Mat from MBE Accountancy Breaks Down the Budget
This Friday, it was finally Mat Johnson’s turn from MBE Accountancy to step into the spotlight—and it was worth the wait.
With 17 members in the room, we swapped referrals and celebrated £10,700+ in passed business. But the highlight? Mat’s deep dive into the recent Budget. Not the headline fluff you hear on the news—but a proper, detailed breakdown of what’s really going on, who’s being hit, and what’s likely coming next.
Mat’s Verdict? Individuals are Being Quietly Squeezed.
While limited companies and VAT thresholds were mostly untouched, individual taxpayers are the ones feeling the pinch. The biggest stealth move? Frozen tax thresholds—unchanged since 2021—which Mat calls “fiscal drag”. If those had risen with inflation, we’d all be better off. As it stands:
- Someone earning £30K/year is down £596/year
- On £60K/year? You’re stung for £2,542
And no one’s talking about it.
The State Pension Time Bomb
Mat flagged a future crisis few have spotted—State Pension could soon exceed the Personal Allowance. That means retirees might owe tax on their pension alone. The government hasn’t said how they’ll handle it. Even Martin Lewis didn’t get a straight answer when he asked.
Dividend & Rental Income: The Family Business Hit
Dividend tax is up 2% across the board—except for the wealthiest, oddly left alone. Mat explained how this hurts family-run businesses running low-salary, high-dividend models. For a typical two-director setup, it could mean £696 less in your pocket.
Rental and savings income also got hit with the same 2% tax rise. Why? The Chancellor’s claim is to “level the playing field” with earned income, which has National Insurance added on. But Mat rightly pointed out—landlords take on risk. Employees don’t.
Holiday Let Tax Rules: A Mess
Big changes coming for holiday lets from April 2025. The tax benefits are being stripped away and reclassified like standard rentals.

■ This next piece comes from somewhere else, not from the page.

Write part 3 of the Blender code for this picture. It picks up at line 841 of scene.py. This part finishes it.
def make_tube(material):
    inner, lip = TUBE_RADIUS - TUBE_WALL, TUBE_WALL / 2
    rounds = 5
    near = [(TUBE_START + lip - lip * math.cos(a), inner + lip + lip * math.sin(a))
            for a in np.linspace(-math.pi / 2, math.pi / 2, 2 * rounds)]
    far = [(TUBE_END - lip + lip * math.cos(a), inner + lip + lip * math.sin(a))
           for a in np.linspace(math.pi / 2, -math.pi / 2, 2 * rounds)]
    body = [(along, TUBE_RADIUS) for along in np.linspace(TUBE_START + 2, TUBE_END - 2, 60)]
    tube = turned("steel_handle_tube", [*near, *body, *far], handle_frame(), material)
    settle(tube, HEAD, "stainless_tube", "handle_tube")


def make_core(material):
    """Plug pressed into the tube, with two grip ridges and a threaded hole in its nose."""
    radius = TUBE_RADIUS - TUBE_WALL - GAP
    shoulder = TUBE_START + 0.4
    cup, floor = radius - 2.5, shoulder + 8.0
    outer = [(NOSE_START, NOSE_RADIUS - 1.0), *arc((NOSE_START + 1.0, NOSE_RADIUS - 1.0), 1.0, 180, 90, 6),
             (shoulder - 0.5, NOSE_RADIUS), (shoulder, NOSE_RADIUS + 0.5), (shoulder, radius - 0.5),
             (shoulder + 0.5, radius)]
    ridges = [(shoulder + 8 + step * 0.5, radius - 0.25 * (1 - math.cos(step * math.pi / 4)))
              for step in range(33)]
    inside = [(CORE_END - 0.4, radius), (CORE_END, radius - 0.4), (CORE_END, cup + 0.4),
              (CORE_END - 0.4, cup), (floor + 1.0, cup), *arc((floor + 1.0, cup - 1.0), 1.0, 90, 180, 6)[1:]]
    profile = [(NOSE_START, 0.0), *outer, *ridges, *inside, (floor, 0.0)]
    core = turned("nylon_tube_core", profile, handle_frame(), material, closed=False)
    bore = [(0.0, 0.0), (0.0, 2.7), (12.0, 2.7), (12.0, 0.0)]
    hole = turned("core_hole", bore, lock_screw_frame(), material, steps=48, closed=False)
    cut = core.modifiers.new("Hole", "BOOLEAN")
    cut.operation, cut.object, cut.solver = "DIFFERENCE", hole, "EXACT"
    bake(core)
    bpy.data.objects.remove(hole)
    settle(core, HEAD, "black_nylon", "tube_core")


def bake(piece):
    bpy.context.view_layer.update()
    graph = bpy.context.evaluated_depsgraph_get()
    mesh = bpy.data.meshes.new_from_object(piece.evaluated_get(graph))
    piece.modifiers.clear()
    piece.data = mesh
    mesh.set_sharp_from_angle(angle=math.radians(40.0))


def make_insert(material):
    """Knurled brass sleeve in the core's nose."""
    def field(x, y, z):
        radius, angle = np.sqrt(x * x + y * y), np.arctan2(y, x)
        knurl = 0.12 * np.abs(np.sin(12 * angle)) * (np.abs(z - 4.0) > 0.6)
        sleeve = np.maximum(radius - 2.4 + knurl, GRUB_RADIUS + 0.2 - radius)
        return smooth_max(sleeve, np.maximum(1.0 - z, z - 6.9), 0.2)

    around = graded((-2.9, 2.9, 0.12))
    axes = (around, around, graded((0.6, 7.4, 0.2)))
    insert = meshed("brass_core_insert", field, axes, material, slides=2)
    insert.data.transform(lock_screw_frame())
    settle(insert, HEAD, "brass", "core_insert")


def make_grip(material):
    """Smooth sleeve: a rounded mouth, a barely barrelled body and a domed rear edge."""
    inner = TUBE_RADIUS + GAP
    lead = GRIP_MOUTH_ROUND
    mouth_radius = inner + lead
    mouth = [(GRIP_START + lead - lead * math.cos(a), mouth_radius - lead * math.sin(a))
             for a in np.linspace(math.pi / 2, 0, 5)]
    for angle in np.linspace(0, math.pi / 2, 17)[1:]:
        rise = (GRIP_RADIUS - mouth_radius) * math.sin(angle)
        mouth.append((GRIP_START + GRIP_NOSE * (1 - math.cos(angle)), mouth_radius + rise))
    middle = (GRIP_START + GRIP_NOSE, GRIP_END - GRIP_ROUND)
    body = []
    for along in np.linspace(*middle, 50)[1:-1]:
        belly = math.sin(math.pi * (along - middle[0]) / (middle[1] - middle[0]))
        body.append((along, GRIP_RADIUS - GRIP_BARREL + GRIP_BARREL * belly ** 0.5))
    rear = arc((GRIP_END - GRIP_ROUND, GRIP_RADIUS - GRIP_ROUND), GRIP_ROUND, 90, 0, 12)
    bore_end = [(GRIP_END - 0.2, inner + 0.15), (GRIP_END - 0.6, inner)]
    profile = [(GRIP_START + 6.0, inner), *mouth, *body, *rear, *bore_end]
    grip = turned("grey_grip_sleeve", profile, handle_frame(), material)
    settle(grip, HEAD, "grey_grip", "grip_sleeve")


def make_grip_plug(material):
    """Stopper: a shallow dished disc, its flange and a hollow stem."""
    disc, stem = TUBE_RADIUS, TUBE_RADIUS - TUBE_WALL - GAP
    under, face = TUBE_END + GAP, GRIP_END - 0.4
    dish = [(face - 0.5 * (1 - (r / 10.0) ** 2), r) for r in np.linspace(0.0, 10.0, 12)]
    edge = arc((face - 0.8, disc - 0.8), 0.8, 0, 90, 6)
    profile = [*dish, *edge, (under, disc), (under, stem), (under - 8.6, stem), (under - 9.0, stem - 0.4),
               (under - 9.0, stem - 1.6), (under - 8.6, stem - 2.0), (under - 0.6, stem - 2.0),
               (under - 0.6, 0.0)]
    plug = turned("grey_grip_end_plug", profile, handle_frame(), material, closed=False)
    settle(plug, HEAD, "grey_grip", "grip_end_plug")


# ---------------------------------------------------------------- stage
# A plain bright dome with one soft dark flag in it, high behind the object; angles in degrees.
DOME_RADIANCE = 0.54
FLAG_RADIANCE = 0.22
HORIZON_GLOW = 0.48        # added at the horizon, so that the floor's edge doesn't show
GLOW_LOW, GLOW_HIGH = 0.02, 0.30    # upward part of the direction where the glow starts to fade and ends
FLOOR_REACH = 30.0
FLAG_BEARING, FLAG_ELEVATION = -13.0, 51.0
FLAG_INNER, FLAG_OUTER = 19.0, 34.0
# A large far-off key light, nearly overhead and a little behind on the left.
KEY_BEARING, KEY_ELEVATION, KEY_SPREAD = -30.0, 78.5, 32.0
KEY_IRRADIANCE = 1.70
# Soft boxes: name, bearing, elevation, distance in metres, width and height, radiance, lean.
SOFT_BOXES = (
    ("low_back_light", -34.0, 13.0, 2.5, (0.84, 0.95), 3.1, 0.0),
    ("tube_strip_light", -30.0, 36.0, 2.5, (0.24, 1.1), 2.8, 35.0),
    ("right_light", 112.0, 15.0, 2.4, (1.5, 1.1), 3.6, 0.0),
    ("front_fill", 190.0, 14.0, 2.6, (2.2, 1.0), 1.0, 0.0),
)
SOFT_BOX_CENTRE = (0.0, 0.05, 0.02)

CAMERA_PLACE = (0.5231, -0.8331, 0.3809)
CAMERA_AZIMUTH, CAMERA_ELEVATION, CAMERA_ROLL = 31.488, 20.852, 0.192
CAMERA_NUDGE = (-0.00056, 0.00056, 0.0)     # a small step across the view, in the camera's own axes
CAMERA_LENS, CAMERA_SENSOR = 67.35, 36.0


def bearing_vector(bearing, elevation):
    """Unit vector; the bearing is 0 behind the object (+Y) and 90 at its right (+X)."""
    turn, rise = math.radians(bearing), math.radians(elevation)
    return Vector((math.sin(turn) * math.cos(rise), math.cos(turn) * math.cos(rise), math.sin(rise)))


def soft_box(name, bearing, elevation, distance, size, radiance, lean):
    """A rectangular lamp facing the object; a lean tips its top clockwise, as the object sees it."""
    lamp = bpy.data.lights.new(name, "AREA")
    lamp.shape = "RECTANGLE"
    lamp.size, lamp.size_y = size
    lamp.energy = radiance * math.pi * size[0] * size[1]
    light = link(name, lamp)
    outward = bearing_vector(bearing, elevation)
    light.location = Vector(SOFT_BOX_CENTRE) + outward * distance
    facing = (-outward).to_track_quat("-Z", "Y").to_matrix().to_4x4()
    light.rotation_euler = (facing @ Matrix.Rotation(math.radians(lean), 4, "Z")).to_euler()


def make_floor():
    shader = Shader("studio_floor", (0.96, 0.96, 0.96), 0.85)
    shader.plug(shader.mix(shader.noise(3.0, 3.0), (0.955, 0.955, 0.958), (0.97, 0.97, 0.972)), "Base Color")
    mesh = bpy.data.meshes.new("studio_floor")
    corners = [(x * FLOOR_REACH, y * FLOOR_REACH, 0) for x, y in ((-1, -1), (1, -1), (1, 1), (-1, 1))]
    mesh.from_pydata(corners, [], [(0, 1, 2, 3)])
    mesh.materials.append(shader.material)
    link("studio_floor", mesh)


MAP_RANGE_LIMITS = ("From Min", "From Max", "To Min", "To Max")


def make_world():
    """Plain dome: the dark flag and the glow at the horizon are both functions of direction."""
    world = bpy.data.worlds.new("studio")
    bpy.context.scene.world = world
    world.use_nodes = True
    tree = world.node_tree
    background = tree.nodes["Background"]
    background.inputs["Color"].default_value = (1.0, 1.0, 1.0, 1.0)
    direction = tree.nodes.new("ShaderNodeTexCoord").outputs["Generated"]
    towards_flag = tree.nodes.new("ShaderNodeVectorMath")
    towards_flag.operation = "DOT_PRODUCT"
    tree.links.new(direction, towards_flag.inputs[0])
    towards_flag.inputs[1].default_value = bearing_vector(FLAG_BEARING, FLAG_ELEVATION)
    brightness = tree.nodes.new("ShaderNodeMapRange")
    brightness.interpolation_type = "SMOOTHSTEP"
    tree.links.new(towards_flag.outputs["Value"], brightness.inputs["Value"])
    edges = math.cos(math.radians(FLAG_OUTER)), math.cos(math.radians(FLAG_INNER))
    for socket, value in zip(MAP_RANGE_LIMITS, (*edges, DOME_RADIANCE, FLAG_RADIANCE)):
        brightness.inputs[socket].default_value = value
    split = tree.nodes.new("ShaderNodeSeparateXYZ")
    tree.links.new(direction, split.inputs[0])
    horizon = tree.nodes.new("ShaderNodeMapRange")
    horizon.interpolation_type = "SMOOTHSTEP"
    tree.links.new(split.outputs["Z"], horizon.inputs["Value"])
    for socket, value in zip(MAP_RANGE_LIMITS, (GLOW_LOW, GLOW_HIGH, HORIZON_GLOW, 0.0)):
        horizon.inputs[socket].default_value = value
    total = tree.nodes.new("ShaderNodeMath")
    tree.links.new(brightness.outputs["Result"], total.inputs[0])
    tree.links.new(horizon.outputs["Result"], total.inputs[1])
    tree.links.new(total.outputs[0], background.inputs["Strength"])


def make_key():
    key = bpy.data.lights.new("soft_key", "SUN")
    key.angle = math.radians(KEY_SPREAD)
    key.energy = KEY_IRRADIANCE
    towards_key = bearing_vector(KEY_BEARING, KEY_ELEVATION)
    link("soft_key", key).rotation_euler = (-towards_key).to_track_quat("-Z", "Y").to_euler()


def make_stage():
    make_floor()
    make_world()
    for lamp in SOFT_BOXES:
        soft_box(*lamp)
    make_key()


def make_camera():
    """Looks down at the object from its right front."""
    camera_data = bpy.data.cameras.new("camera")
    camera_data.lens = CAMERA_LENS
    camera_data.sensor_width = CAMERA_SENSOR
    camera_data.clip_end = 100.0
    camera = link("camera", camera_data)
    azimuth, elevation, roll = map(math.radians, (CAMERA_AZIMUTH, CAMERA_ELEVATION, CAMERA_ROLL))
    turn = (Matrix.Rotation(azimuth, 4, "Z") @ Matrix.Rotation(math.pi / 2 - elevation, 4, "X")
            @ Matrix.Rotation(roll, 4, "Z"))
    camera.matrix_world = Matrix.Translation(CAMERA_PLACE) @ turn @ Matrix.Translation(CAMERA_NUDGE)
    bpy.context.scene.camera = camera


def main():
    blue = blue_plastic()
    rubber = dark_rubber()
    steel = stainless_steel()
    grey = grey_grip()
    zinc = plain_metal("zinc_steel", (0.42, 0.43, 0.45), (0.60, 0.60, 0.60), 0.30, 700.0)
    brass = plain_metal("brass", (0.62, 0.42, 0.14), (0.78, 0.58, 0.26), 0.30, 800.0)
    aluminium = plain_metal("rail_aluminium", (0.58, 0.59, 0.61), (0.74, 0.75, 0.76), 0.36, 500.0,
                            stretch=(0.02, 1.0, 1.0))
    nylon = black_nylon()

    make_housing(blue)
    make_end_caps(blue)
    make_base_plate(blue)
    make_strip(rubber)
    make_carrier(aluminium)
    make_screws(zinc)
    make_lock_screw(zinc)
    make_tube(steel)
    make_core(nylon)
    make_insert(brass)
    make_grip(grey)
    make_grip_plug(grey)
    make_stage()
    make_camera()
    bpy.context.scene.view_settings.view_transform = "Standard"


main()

The net result? Even with the same income and expenses, owners will now report profits where there were none before—which will impact:
- Student loan repayments
- Child benefit thresholds
- Mortgage affordability
In Mat’s words: “She’ll have been drinking a coffee in the kitchen when she thought of that—hasn’t thought it through.”
Mansion Tax Incoming
From April 2028, a mansion tax kicks in for properties over £2 million. It won’t go to your council—it’ll go straight to the Treasury. Mat laid it out:
- £2–2.5M = £2,500/year
- £2.5–3M = £3,500
- Up to £7,500 for homes over £5M
Will it affect most of us? No. But it sets a precedent.
Other Nuggets
- Salary Sacrifice Pensions capped at £2,000. Too low to be meaningful, especially for higher earners trying to plan for the future.
- Electric Vehicles to start paying road tax via mileage (3p/mile for electric, 1.5p/mile for plug-in hybrids). Mat’s take: “Great idea, no clue how they’ll do it.”
- Energy Bill savings? That headline £150 is already being eaten up by rising prices.
- Universal Credit cap on two children removed. Controversial. Mat crunched the numbers: some families on full benefits now receive £46K/year tax-free, vs £28K for a dual-income family on National Living Wage.